In real-world NLP tasks, the choice of metric depends on the specific application. For example, in text classification (like spam detection), precision and recall are key. Precision tells us how many predicted positive texts are actually correct, while recall tells us how many real positive texts we found. For machine translation or summarization, metrics like BLEU or ROUGE measure how close the output is to human language. Overall, precision and recall help balance false alarms and missed cases, which is crucial for user trust.

Confusion Matrix Example for NLP Text Classification
      | Predicted Positive | Predicted Negative |
      |--------------------|--------------------|
      | True Positive (TP) = 80  | False Negative (FN) = 20 |
      | False Positive (FP) = 10 | True Negative (TN) = 90  |

      Total samples = 80 + 20 + 10 + 90 = 200

      Precision = TP / (TP + FP) = 80 / (80 + 10) = 0.89
      Recall = TP / (TP + FN) = 80 / (80 + 20) = 0.80
    
Precision vs Recall Tradeoff in NLP

Imagine a spam filter:

  • High Precision: Most emails marked as spam really are spam. Good because important emails won't be lost.
  • High Recall: Most spam emails are caught. Good because users see less spam.

But increasing recall may lower precision (more good emails marked spam), and increasing precision may lower recall (more spam slips through). The right balance depends on what users prefer.

Good vs Bad Metric Values for NLP Applications

For a sentiment analysis model:

  • Good: Precision and recall above 0.85 means the model correctly finds most sentiments and rarely mistakes neutral text.
  • Bad: Precision or recall below 0.5 means the model often misses sentiments or wrongly labels neutral text.
Common Metric Pitfalls in NLP
  • Accuracy Paradox: In unbalanced data (like rare spam), high accuracy can be misleading if the model just predicts the majority class.
  • Data Leakage: If test data leaks into training, metrics look unrealistically high.
  • Overfitting: Very high training metrics but poor test metrics mean the model memorizes instead of learning.
  • Ignoring Context: Metrics like BLEU may not capture meaning well, so human review is important.
Self Check: Is a Model with 98% Accuracy but 12% Recall on Fraud Good?

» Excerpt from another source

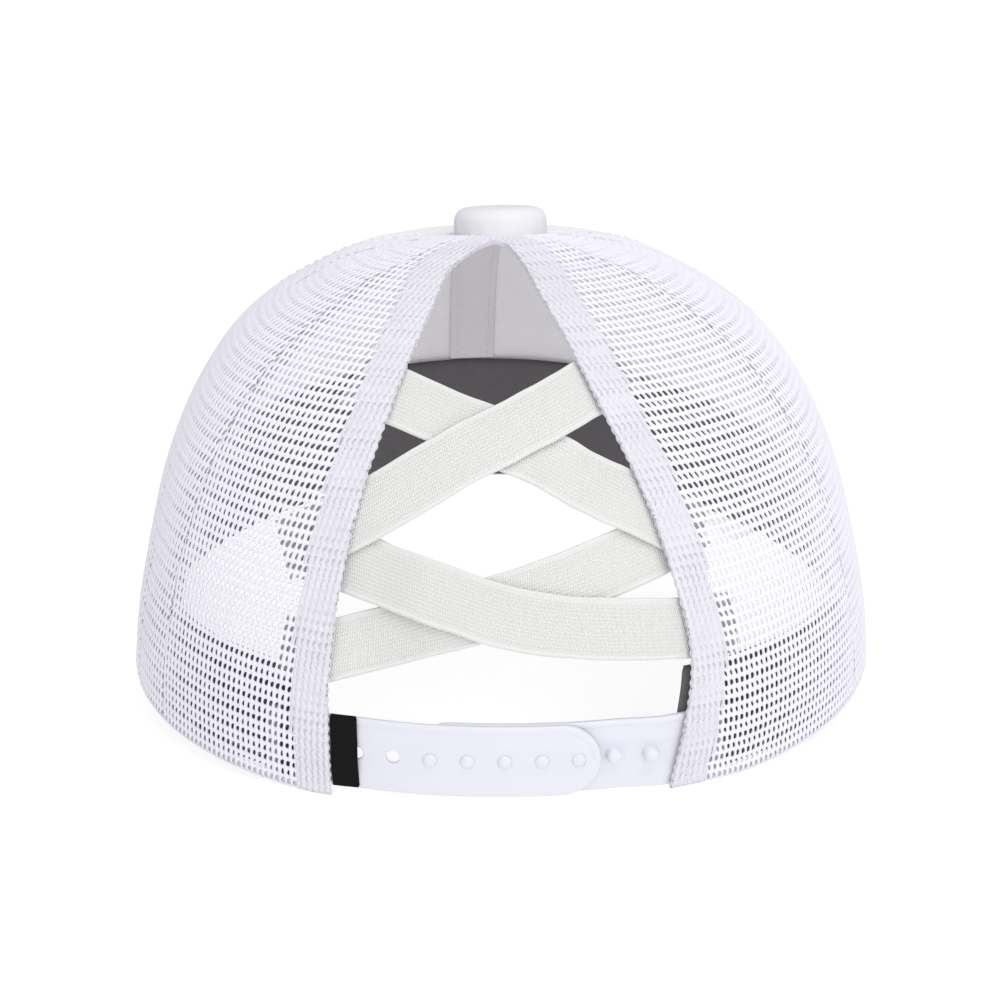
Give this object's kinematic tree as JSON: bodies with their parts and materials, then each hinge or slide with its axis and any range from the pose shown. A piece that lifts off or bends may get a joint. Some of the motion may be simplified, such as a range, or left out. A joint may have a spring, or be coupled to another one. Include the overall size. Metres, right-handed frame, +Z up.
{
  "type": "trucker cap",
  "caption": "White trucker cap with mesh side and rear panels, a ponytail opening crossed by elastic straps, a plastic snap closure and a curved peak.",
  "frame": {"origin": "on the surface that the cap rests on, under the middle of its bounding box", "axes": "+Z up, the peak points along -Y, +X is the wearer's left"},
  "size_m": [0.1971, 0.2309, 0.1258],
  "materials": {
    "cloth": "matt cotton twill",
    "mesh": "knitted polyester mesh",
    "tape": "woven cotton tape",
    "band": "charcoal cotton twill",
    "elastic": "ribbed woven elastic",
    "snap": "satin moulded plastic",
    "label": "black woven tape"
  },
  "bodies": {
    "root": {"front_panel_left": "cloth", "front_panel_right": "cloth", "side_mesh_left": "mesh", "side_mesh_right": "mesh", "rear_mesh_left": "mesh", "rear_mesh_right": "mesh", "opening_hem_left": "mesh", "opening_hem_right": "mesh", "front_seam_tape": "tape", "sweatband": "band", "top_button": "cloth", "upper_strap_front": "elastic", "upper_strap_back": "elastic", "lower_strap_front": "elastic", "lower_strap_back": "elastic", "snap_strap_holes": "snap", "snap_strap_pegs": "snap", "woven_label": "label", "peak": "cloth"}
  },
  "joints": []
}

No, it is not good for fraud detection. Although 98% accuracy sounds high, the 12% recall means the model only finds 12% of actual fraud cases. This means most frauds are missed, which is risky. For fraud, high recall is critical to catch as many frauds as possible, even if precision is lower.

Key Result
Precision and recall are key metrics in NLP to balance correct detections and missed cases, ensuring reliable real-world performance.